Print every line of the listing exactly, please.

(Data listing)
──────

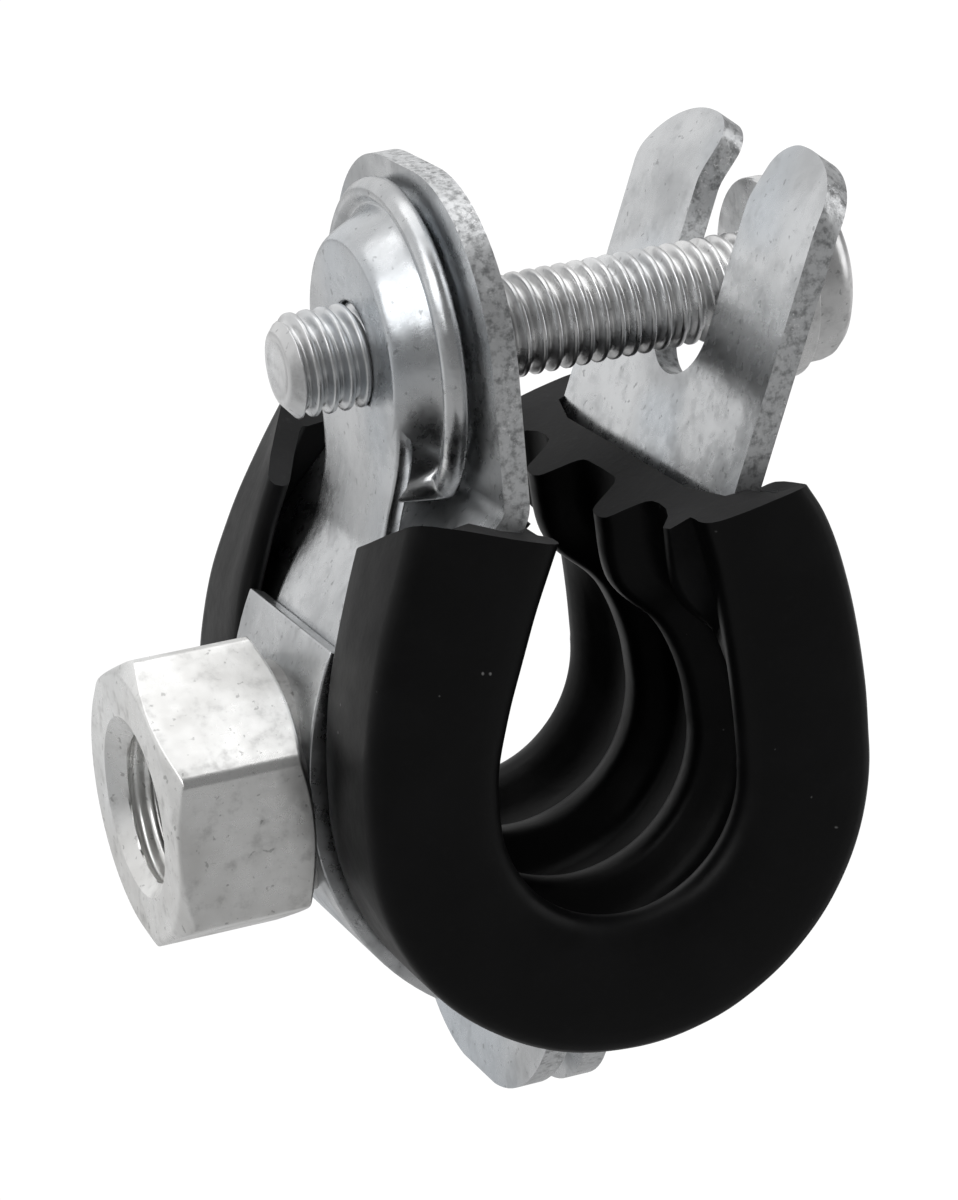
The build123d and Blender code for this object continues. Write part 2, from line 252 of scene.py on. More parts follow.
def zinc(name, base, stain, rough, grain=None, tint=0.5, mottle=0.25, sheet=None):
    """Bright zinc plate with soft stains, specks, fine grain and, on sheet, torn sheared edges."""
    m = Maker(name)
    m.shader.inputs["Metallic"].default_value = 1.0
    cloud = m.noise(160.0, 4.0, 0.6)
    small = m.noise(900.0, 4.0, 0.65)
    fine = m.noise(5200.0, 3.0, 0.6)
    speck = m.ramp(m.noise(2600.0, 2.0, 0.5), 0.66, 0.73)
    colour = m.mix(m.ramp(cloud, 0.36, 0.66), base, stain)
    cool = tuple(a * b for a, b in zip(base, (0.88, 0.95, 1.02)))
    cool_patch = m.ramp(m.noise(90.0, 2.0, 0.5), 0.48, 0.7)
    dark = tuple(c * 0.62 for c in stain)
    colour = m.mix(m.math("MULTIPLY", cool_patch, tint), colour, cool)
    colour = m.mix(m.math("MULTIPLY", m.ramp(small, 0.5, 0.75), mottle), colour, dark)
    colour = m.mix(m.math("MULTIPLY", speck, 0.45), colour, tuple(c * 0.3 for c in stain))
    fine_rough = m.ramp(small, 0.3, 0.75, rough, rough + 0.12)
    roughness = m.math("ADD", fine_rough, m.ramp(cloud, 0.35, 0.7, 0.0, 0.07))
    layers = [(cloud, 0.00022, 0.35), (small, 0.00003, 0.35), (fine, 0.000006, 0.35)]
    if grain:
        layers.append((m.noise(700.0, 3.0, 0.6, grain), 0.00001, 0.35))
    if sheet:
        edge = sheared_edge(m, *sheet)
        torn = m.noise(2300.0, 4.0, 0.65)
        patch = m.ramp(m.noise(210.0, 2.0, 0.5), 0.45, 0.6)
        spark = m.ramp(m.noise(4200.0, 3.0, 0.7), 0.58, 0.64)
        glint = m.math("MULTIPLY", spark, m.ramp(patch, 0.0, 1.0, 0.25, 1.0))
        edge_colour = m.mix(m.ramp(torn, 0.42, 0.7), tuple(c * 1.08 for c in base), dark)
        edge_colour = m.mix(glint, edge_colour, (0.97, 0.97, 0.98))
        colour = m.mix(edge, colour, edge_colour)
        roughness = m.math("ADD", roughness, m.math("MULTIPLY", edge, 0.12))
        layers.append((m.math("MULTIPLY", m.math("MULTIPLY", torn, edge), patch), 0.00010, 0.9))
    m.link(colour, m.shader.inputs["Base Color"])
    m.link(roughness, m.shader.inputs["Roughness"])
    m.bump(*layers)
    return m.material


def rubber(name, base, worn, rough, gloss, grit):
    """Matte black extruded rubber with faint bloom, scuffs and dust specks."""
    m = Maker(name)
    m.shader.inputs["Specular IOR Level"].default_value = gloss
    cloud = m.noise(230.0, 4.0, 0.6)
    small = m.noise(1900.0, 4.0, 0.7)
    dust = m.ramp(m.noise(1400.0, 1.0, 0.4), 0.80, 0.84)
    scuff = m.noise(650.0, 3.0, 0.6, (1.0, 0.25, 1.0))
    colour = m.mix(m.ramp(cloud, 0.4, 0.72), base, worn)
    colour = m.mix(m.math("MULTIPLY", m.ramp(small, 0.55, 0.8), 0.35), colour, tuple(c * 1.9 for c in worn))
    colour = m.mix(m.math("MULTIPLY", dust, 0.7), colour, (0.4, 0.4, 0.4))
    m.link(colour, m.shader.inputs["Base Color"])
    m.link(m.ramp(cloud, 0.3, 0.75, rough - 0.05, rough + 0.1), m.shader.inputs["Roughness"])
    m.bump((cloud, 0.0004, 0.18), (scuff, 0.00004, 0.25), (small, grit, 0.5))
    return m.material


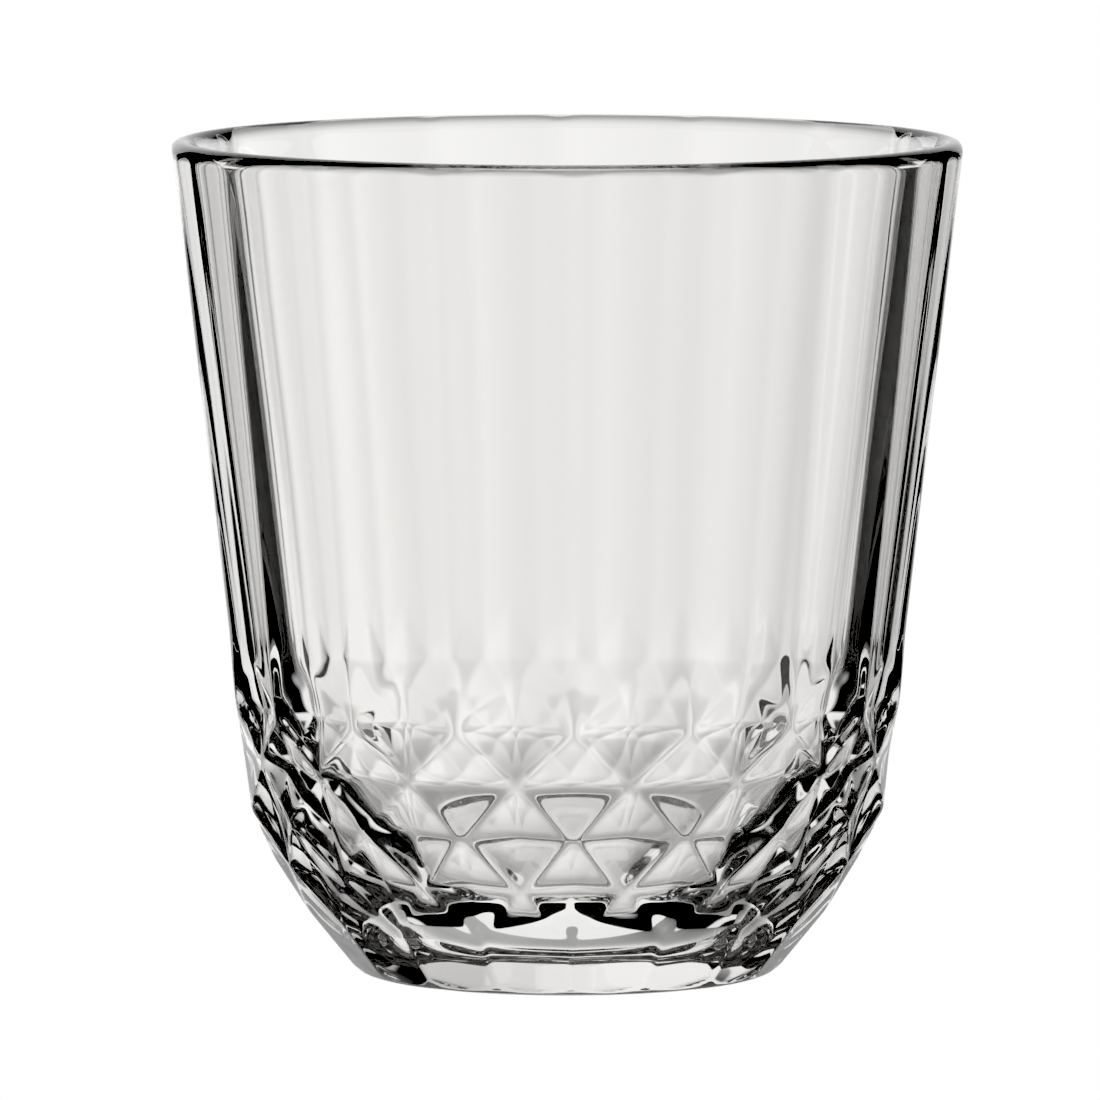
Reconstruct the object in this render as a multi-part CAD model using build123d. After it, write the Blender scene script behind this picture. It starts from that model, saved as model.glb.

──────

REPLY TO THE TASK —
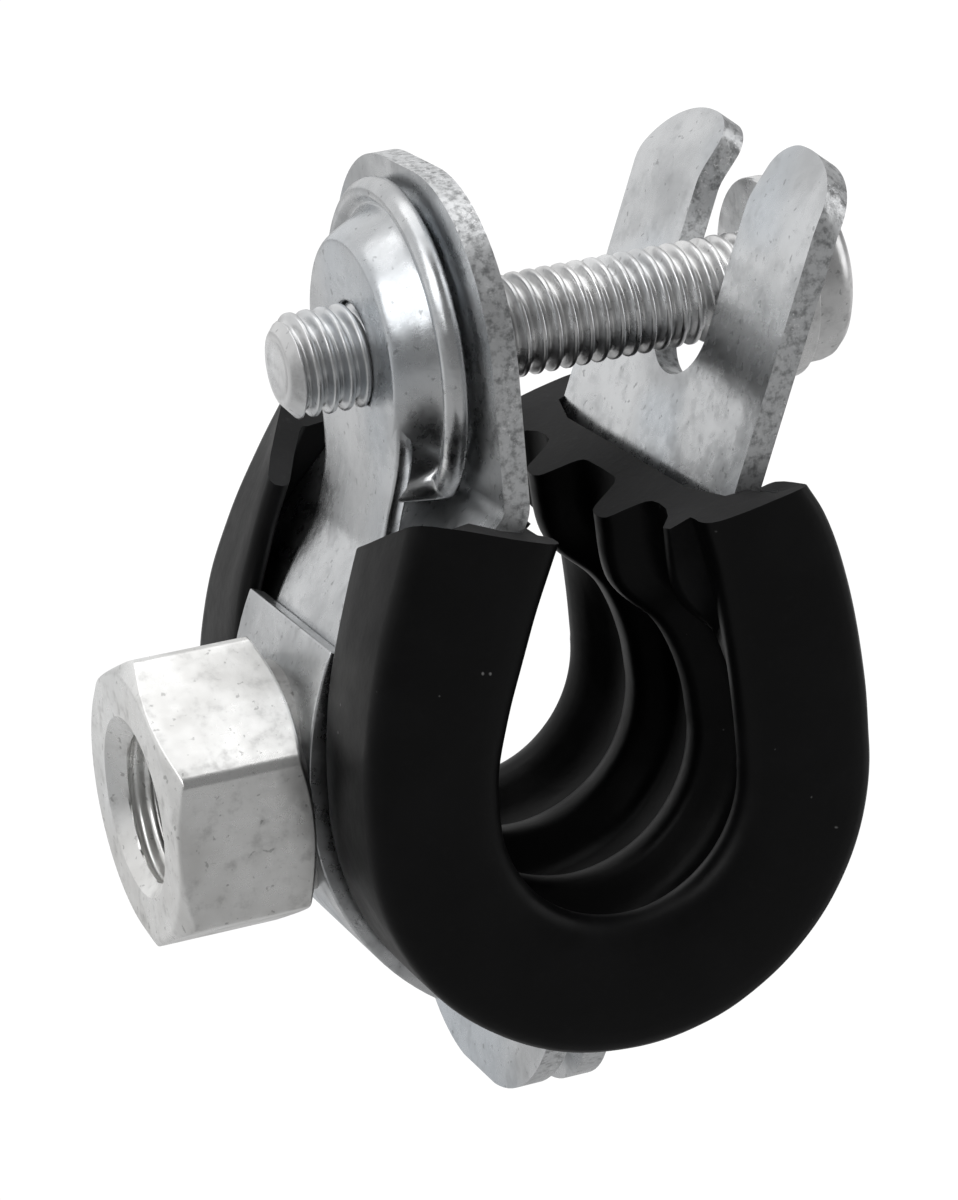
The build123d and Blender code for this object continues. Write part 2, from line 252 of scene.py on. More parts follow.
def zinc(name, base, stain, rough, grain=None, tint=0.5, mottle=0.25, sheet=None):
    """Bright zinc plate with soft stains, specks, fine grain and, on sheet, torn sheared edges."""
    m = Maker(name)
    m.shader.inputs["Metallic"].default_value = 1.0
    cloud = m.noise(160.0, 4.0, 0.6)
    small = m.noise(900.0, 4.0, 0.65)
    fine = m.noise(5200.0, 3.0, 0.6)
    speck = m.ramp(m.noise(2600.0, 2.0, 0.5), 0.66, 0.73)
    colour = m.mix(m.ramp(cloud, 0.36, 0.66), base, stain)
    cool = tuple(a * b for a, b in zip(base, (0.88, 0.95, 1.02)))
    cool_patch = m.ramp(m.noise(90.0, 2.0, 0.5), 0.48, 0.7)
    dark = tuple(c * 0.62 for c in stain)
    colour = m.mix(m.math("MULTIPLY", cool_patch, tint), colour, cool)
    colour = m.mix(m.math("MULTIPLY", m.ramp(small, 0.5, 0.75), mottle), colour, dark)
    colour = m.mix(m.math("MULTIPLY", speck, 0.45), colour, tuple(c * 0.3 for c in stain))
    fine_rough = m.ramp(small, 0.3, 0.75, rough, rough + 0.12)
    roughness = m.math("ADD", fine_rough, m.ramp(cloud, 0.35, 0.7, 0.0, 0.07))
    layers = [(cloud, 0.00022, 0.35), (small, 0.00003, 0.35), (fine, 0.000006, 0.35)]
    if grain:
        layers.append((m.noise(700.0, 3.0, 0.6, grain), 0.00001, 0.35))
    if sheet:
        edge = sheared_edge(m, *sheet)
        torn = m.noise(2300.0, 4.0, 0.65)
        patch = m.ramp(m.noise(210.0, 2.0, 0.5), 0.45, 0.6)
        spark = m.ramp(m.noise(4200.0, 3.0, 0.7), 0.58, 0.64)
        glint = m.math("MULTIPLY", spark, m.ramp(patch, 0.0, 1.0, 0.25, 1.0))
        edge_colour = m.mix(m.ramp(torn, 0.42, 0.7), tuple(c * 1.08 for c in base), dark)
        edge_colour = m.mix(glint, edge_colour, (0.97, 0.97, 0.98))
        colour = m.mix(edge, colour, edge_colour)
        roughness = m.math("ADD", roughness, m.math("MULTIPLY", edge, 0.12))
        layers.append((m.math("MULTIPLY", m.math("MULTIPLY", torn, edge), patch), 0.00010, 0.9))
    m.link(colour, m.shader.inputs["Base Color"])
    m.link(roughness, m.shader.inputs["Roughness"])
    m.bump(*layers)
    return m.material


def rubber(name, base, worn, rough, gloss, grit):
    """Matte black extruded rubber with faint bloom, scuffs and dust specks."""
    m = Maker(name)
    m.shader.inputs["Specular IOR Level"].default_value = gloss
    cloud = m.noise(230.0, 4.0, 0.6)
    small = m.noise(1900.0, 4.0, 0.7)
    dust = m.ramp(m.noise(1400.0, 1.0, 0.4), 0.80, 0.84)
    scuff = m.noise(650.0, 3.0, 0.6, (1.0, 0.25, 1.0))
    colour = m.mix(m.ramp(cloud, 0.4, 0.72), base, worn)
    colour = m.mix(m.math("MULTIPLY", m.ramp(small, 0.55, 0.8), 0.35), colour, tuple(c * 1.9 for c in worn))
    colour = m.mix(m.math("MULTIPLY", dust, 0.7), colour, (0.4, 0.4, 0.4))
    m.link(colour, m.shader.inputs["Base Color"])
    m.link(m.ramp(cloud, 0.3, 0.75, rough - 0.05, rough + 0.1), m.shader.inputs["Roughness"])
    m.bump((cloud, 0.0004, 0.18), (scuff, 0.00004, 0.25), (small, grit, 0.5))
    return m.material


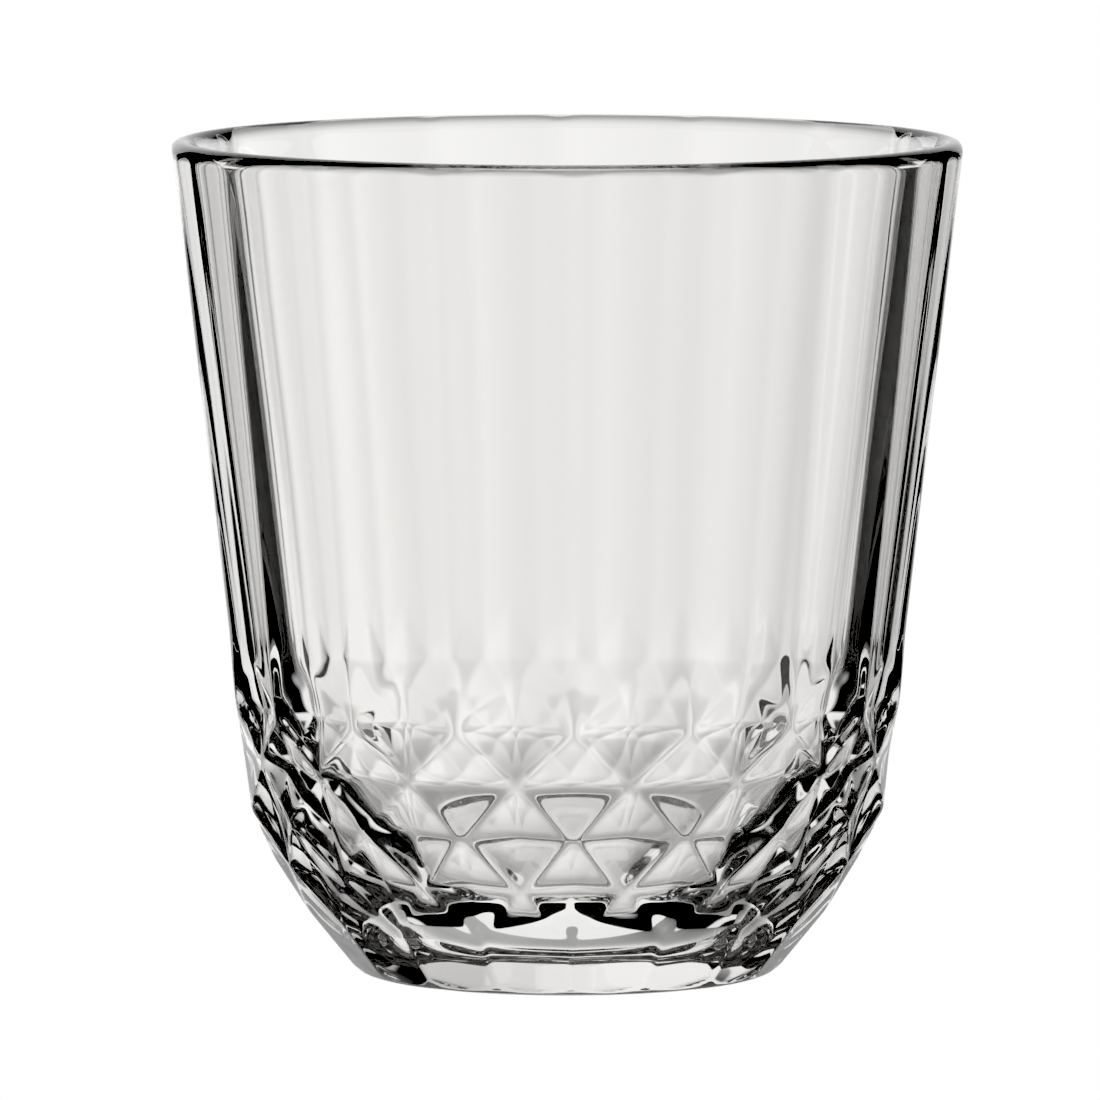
Reconstruct the object in this render as a multi-part CAD model using build123d. After it, write the Blender scene script behind this picture. It starts from that model, saved as model.glb.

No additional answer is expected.